Are you trying to connect to Db2 on z/OS or Db2 on LUW?
https://www.idug.org/p/fo/et/thread=45720
Hi Ember,
I have installed the IBM Data Server Client on my Windows 10 Laptop, and have catalogued a remote database entry in it. Installed Anaconda, and imported the following : ibm_db, ibm_db_sa,sqlalchemy,%load_ext sql . While the connection to the remote db is successful using the ibm_db.connect() feature, I am unable to use SQL Magic to establish a db connection to my remote database and query objects .
%sql ibm_db_sa://userid:password@localhost:50013/remote db name
SQL30081N A communication error has been detected. Communication protocol being used: “TCP/IP”. Communication API being used: “SOCKETS”. Location where the error was detected: “127.0.0.1”. Communication function detecting the error: “connect”. Protocol specific error code(s): “10061”, “*”, “*”. SQLSTATE=08001\r SQLCODE=-30081′)
NOTE : Here, 50013 is the port number on the remote database server where my database is created locally.

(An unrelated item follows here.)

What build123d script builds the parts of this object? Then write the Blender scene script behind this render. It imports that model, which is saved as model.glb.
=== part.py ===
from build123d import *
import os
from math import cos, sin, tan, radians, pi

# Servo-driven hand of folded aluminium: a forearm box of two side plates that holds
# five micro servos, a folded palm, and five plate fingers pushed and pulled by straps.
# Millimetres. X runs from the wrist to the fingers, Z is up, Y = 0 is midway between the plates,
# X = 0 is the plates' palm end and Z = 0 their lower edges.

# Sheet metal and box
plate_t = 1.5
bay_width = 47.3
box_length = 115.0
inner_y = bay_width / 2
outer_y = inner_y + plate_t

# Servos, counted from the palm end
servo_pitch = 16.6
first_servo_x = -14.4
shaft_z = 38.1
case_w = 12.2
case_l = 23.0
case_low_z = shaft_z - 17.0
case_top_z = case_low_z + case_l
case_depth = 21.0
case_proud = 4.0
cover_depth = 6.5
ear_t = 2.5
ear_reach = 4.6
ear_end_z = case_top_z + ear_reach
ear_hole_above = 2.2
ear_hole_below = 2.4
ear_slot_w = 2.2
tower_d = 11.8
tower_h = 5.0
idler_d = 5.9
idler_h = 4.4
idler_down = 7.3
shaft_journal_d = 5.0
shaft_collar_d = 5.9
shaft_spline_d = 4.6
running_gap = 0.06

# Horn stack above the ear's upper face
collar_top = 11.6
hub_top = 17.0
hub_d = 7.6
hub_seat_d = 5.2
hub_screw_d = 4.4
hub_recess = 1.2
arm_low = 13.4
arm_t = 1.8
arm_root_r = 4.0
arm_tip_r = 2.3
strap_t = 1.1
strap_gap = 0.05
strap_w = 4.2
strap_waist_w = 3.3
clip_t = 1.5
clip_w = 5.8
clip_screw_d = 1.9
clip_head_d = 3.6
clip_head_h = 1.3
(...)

https://www-01.ibm.com/support/docview.wss?uid=swg21164785
Have you set DB2COMM and SVCENAME to allow tcpip connections?
Hi Ember,
The issue was with using ‘localhost’ in the connection string – replacing it with the IP address of the remote server resolved the issue. As I’d mentioned earlier, I was attempting to connect to a remote database catalogued on my local DB2 client. When I changed localhost to IP address of the remote server, the connection was successful.

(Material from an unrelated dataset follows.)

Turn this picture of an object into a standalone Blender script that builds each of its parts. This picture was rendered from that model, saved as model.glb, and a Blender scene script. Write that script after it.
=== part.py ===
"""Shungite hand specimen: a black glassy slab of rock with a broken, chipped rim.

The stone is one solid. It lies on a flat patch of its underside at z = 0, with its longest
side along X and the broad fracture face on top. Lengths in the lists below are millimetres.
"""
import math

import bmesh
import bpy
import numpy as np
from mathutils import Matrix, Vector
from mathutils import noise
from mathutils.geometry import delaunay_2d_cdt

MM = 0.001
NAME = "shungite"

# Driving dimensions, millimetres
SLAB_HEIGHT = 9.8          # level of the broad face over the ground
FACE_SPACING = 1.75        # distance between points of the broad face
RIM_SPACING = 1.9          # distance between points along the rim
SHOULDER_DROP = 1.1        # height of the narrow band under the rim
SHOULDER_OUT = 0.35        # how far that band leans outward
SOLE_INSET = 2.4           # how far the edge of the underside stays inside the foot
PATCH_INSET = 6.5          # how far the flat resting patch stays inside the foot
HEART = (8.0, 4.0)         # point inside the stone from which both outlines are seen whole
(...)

Here’s how the connect string looks like now :
%sql ibm_db_sa://userid:password@:
/remote db name
Hi Ember ,
I have followed the steps and it give me this error always
(ibm_db_dbi.ProgrammingError) ibm_db_dbi::ProgrammingError: [IBM][CLI Driver] SQL1042C An unexpected system error occurred. SQLSTATE=58004\r SQLCODE=-1042
(Background on this error at: http://sqlalche.me/e/f405)
Connection info needed in SQLAlchemy format, example:
postgresql://username:password@hostname/dbname
or an existing connection: dict_keys([])
SQL1042C is a serious Db2 system error. Have you verified that connecting directly on the database server works, and that there isn’t a serious issue on the database server?